How’d I do? The book debuted at #1 on the American Booksellers Association Nonfiction Paperback Bestsellers list, and at #7 on the New York Times’ Combined Nonfiction list. After its second week on sale, it sits at #2 on the ABA’s list and at #3 on the Independent Publishers Caucus list.
Do It Again!
I have another pick this month, which is Trash!: A Garbageman’s Story from Melville House. Translated from the French, it is a memoir by Montreal trash collector Simon Paré-Poupart that has drawn comparisons to Anthony Bourdain. This went on sale last week and is eligible for this week’s lists—which drop tomorrow—so this might appear to be a bit of a lay-up. (Last month’s call was still a week from being on sale.) So I’ll raise the difficulty. I think Trash! will debut in the top 5 on the relevant ABA and IPC lists and in the #5-10 range on the Times’ Combined Nonfiction list. Be sure to subscribe to find out how I did.
Until then …
I don’t see anything setting up to be as big as Resistance History or Trash! between now and my next column on July 28—it is summer—but here are some releases I have my eye on, all of them ranking in the top 50K before their on-sale dates.
Too L.A.: Letters Never Sent (But Some Were) by Eve Babitz from NYRB goes on sale today.
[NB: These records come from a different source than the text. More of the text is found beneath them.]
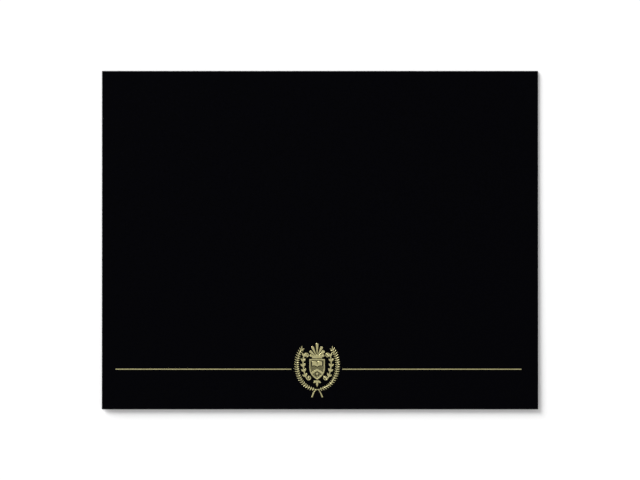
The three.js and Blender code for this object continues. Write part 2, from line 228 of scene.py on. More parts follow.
# The surfaces. Colours are linear shares of red, green and blue, and the scales of noises are
# numbers of grains in a metre.
NOISE_SPAN = (0.3, 0.7)  # the part of a noise's values that a change is spread over
CARD_DARK = (0.0006, 0.0006, 0.0011)
CARD_PALE = (0.001, 0.001, 0.0019)
CARD_MOTTLE_SCALE = 900
CARD_CLOUD_SCALE = 90
CARD_CLOUD_ROUGHNESS = (0.62, 0.68)
TOOTH_SCALE = 5200
TOOTH_HEIGHT = 0.03 * MM
TOOTH_ON_CARD = 0.5  # how strongly the tooth shows
TOOTH_ON_FOIL = 0.3
FIBRE_SCALE = 1400
FIBRE_HEIGHT = 0.06 * MM
FIBRES_ON_CARD = 0.35
FOIL_DARK = (0.555, 0.508, 0.245)
FOIL_PALE = (0.695, 0.642, 0.34)
FOIL_MOTTLE_SCALE = 700
FOIL_GLOSS_SCALE = 1100
FOIL_GLOSS_ROUGHNESS = (0.24, 0.36)

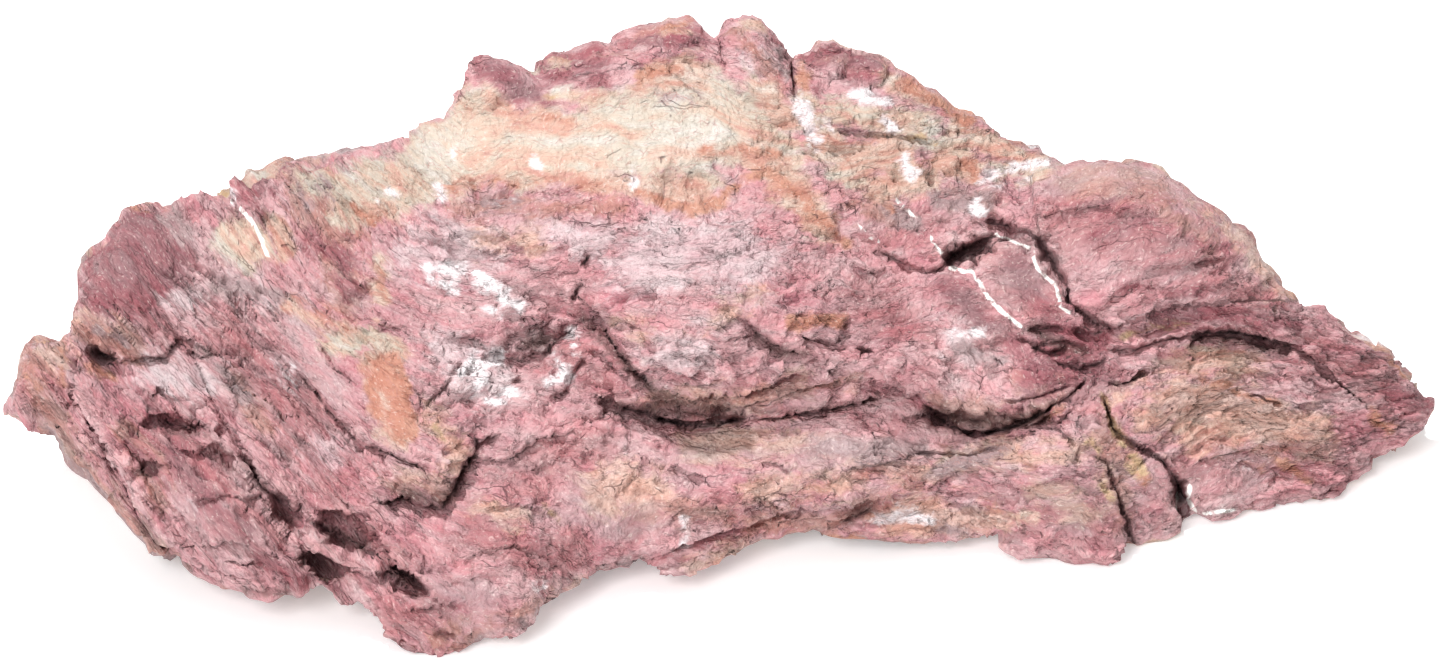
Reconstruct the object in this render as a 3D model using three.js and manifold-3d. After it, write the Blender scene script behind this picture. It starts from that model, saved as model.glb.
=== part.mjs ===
// A weathered chunk of red petrified wood, lying as it rests: one stone, in millimetres, +Z up.
// +X runs along the grain to the thin end, and -Y is the broad face with the ledges and cracks.
// The origin is the middle of the stone's box, on the ground.
//
// The form is lofted through hand-drawn sections across the grain. Its top and bottom edges, its
// ledges, lumps, pits and cracks are drawn on a plane that leans back like the broad face does.

import * as THREE from 'three';
import { ImprovedNoise } from 'three/addons/math/ImprovedNoise.js';
import { mergeVertices } from 'three/addons/utils/BufferGeometryUtils.js';
import Module from 'manifold-3d';

const LENGTH = 228;                       // tip to tip, along the grain
const DEPTH = 118;                        // front foot to the back
const HEIGHT = 69;                        // ground to the highest crag
const LEAN = THREE.MathUtils.degToRad(30); // how far the drawing plane leans back from upright

const STATION_GAP = 3.12;                 // between sections along most of the stone
const TIP_STATION_GAP = 1.1;              // and near its two ends
const TIP_REACH = 12;                     // how much of each end takes the closer sections
const TIP_FADE = 5;                       // how near the very tip the roughness dies away
const STEPS_PER_SPAN = [2, 5, 6, 6, 6, 6, 5, 5, 4, 3];  // ring points between section points

// Sections across the grain at x. Each lists [y, z] round the stone, from y = 0 at the nearest
// foot and z = 0 on the ground: base, foot, low, middle, brow, shoulder, crest, and then behind
// the crest the back's shoulder, middle and foot.
const SECTIONS = [
  { x: -114.2, round: [[43, 19], [39.5, 20], [37.6, 21.5], [37, 23], [37.8, 24.6],
    [40, 25.6], [43, 25.8], [46.5, 24.6], [48.5, 22.3], [47, 20]] },
  { x: -111.5, round: [[46, 15.5], [39, 19.6], [34.5, 23.5], [33, 27], [35, 30.5],
    [40, 32.5], [47, 31.8], [56, 26], [60, 21], [55, 16]] },
  { x: -106, round: [[52, 11], [39, 13.5], [31, 19], [28, 25], [33, 31],
    [42, 34.5], [50, 32], [62, 23.5], [70, 17], [66, 9]] },
  { x: -102.5, round: [[54, 9.5], [38, 11.6], [29, 17], [26, 24], [33, 32],
    [44, 39], [57, 41], [69, 29], [76, 18], [71, 8]] },
  { x: -95, round: [[56, 5.5], [32, 4.9], [22, 12], [23, 24], [35, 32.5],
    [46, 41], [64, 46.5], [78, 34], [87, 18], [82, 4.5]] },
  { x: -84, round: [[55, 3], [18, 3.5], [13, 12], [20, 22.5], [36, 31.5],
    [46, 36], [67, 47.8], [86, 34.5], [98, 18], [94, 1.5]] },
  { x: -64.5, round: [[54, 1], [12, 5.6], [10, 13], [22, 23.5], [38, 33],
    [52, 40], [71, 52.5], [90, 38.5], [103, 20], [99, 0]] },
  { x: -45, round: [[54, 0], [0.5, 0], [4, 11], [19, 22], [38, 34.5],
    [58, 50], [74, 58.5], [94, 43.5], [108, 22], [104, 0]] },
  { x: -26, round: [[58, 0], [12, 4.5], [15, 12.2], [27, 22.2], [42, 34],
    [57, 52], [82, 65], [102, 49], [114, 25], [109, 0]] },
  { x: -6, round: [[62, 1], [27, 3.8], [27.5, 12], [33, 22], [37.5, 36],
    [56, 50.5], [88, 68.6], [107, 52], [118, 26], [113, 0]] },
  { x: 15.5, round: [[62, 2.5], [31, 4.8], [30, 13], [37, 21], [42, 33],
    [55, 44.5], [86, 64.5], [104, 49], [114, 24], [110, 0]] },
  { x: 36, round: [[62, 1.5], [33, 2.4], [34, 10], [39, 18], [44, 27.5],
    [56, 39.5], [81, 56.7], [99, 42], [108, 20], [104, 0]] },
  { x: 54, round: [[62, 0], [30.4, 0], [31, 9], [33, 19], [44, 26],
    [58, 39], [75, 48.4], [93, 34.5], [102, 17], [98, 0]] },
  { x: 65, round: [[64, 0], [34.8, 0], [35, 9], [40, 17.5], [48, 25.5],
    [58, 38], [74, 49.6], [92, 35.5], [101, 17], [97, 0]] },
  { x: 76, round: [[66, 0], [43, 1.2], [44, 9], [49, 17], [53, 25],
    [58, 35], [71, 44.2], [88, 31], [96, 15], [92, 0]] },
  { x: 90.5, round: [[66, 0], [49, 0.1], [50, 7], [53, 13], [57, 19.5],
    [61, 26.5], [67, 29.9], [80, 20], [87, 9], [83, 0]] },
  { x: 103.5, round: [[68, 1], [58, 1.6], [57.5, 6], [59, 10.5], [61, 14.5],
    [63, 18.5], [67, 20.1], [76, 13], [80, 6.5], [77, 1]] },
  { x: 114.2, round: [[69, 6.2], [67.3, 6.6], [66.6, 7.2], [66.4, 8], [66.8, 8.8],
    [67.5, 9.5], [68.5, 9.8], [70, 9], [70.6, 8], [70.2, 6.9]] },
];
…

The Veiled Prophet: Secret Societies, White Supremacy, and the Struggle for St. Louis by Devin Thomas O’Shea, out today from Haymarket, a narrative history at the intersection of racial politics and esoterica. (Like One Battle After Another, but for real.)
Hotel Exile: Paris in the Shadow of War by Jane Rogoyska arrives from Norton on July 7. Inter-war and post-war Paris viewed through the history of the Hotel Lutetia.
Some of my favorite artists chose not to and I think the allure of so-called “outsider” artists is they do not seem to be aware of the market economy at all, which—under materialism—represents the contemporary ideal of artistic detachment, the closest we can now get to Romantic genius. On the other hand, as a sculptor recently reminded me, agoraphobia literally means “fear of the marketplace.”